Even in this darker vision,… Brenton's typical dependence on humor, albeit black humor, shines forth. Brenton has often commented on the importance of gag writing as a defining mark of maturity in a playwright, bespeaking a confidence and an ability to manipulate the audience. His early humor is frequently epigrammatic—"You are a politician. You never had a political thought in your life" (Magnificence)—as well as situational. The Churchill Play opens with Churchill springing up out of his coffin; the liberal friend in The Saliva Milkshake concentrates only on drinking from his friend's lips as she expounds the merits of social revolution; Brassneck follows the rise and fall of a powerful family finally reduced to running strip joints and selling Chinese heroin to British school children; the revolutionaries in Weapons of Happiness target a potato crisp factory. Sore Throats especially recalls those early, comic book-like plays. Jack's desire to mate with a twenty-four hour cash-dispensing machine is humorously macabre but thematically revealing in the obsessive conflation of money and sexuality—a reminder that Brenton is at his most serious when he seems most playful and that he employs the fantastic only in service of seriousness.

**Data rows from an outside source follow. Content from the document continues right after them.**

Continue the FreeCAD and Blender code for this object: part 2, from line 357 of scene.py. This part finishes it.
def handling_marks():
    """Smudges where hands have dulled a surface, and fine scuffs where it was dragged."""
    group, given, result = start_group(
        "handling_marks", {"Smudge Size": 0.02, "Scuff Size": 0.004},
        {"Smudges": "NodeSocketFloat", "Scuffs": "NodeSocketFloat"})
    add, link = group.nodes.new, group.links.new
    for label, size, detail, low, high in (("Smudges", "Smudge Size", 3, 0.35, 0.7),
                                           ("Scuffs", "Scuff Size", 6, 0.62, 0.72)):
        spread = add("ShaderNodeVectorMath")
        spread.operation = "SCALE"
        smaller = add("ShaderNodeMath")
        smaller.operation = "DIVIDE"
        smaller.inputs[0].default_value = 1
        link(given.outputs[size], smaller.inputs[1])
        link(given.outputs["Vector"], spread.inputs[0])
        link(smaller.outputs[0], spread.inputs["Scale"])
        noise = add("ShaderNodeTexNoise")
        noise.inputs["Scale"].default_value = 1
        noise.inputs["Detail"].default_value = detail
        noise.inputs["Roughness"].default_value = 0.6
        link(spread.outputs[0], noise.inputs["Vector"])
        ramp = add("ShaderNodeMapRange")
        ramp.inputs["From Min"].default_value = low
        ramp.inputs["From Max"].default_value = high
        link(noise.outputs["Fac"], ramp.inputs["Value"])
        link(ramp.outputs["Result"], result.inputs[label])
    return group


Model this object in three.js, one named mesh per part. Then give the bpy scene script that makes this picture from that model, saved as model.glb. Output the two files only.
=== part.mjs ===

This condemnation of society, created through theatrics and humor, makes Brenton's solidly socialistic viewpoint more accessible to his audience. Political conviction, complemented by a growing social awareness and by an increasing poetic power, enables Brenton to transcend the trivial and the glib in political theater. (p. 33)
Ben Cameron, "Howard Brenton: The Privilege of Revolt," in Theater, Vol. 12, No. 2, Spring, 1981, pp. 28-33.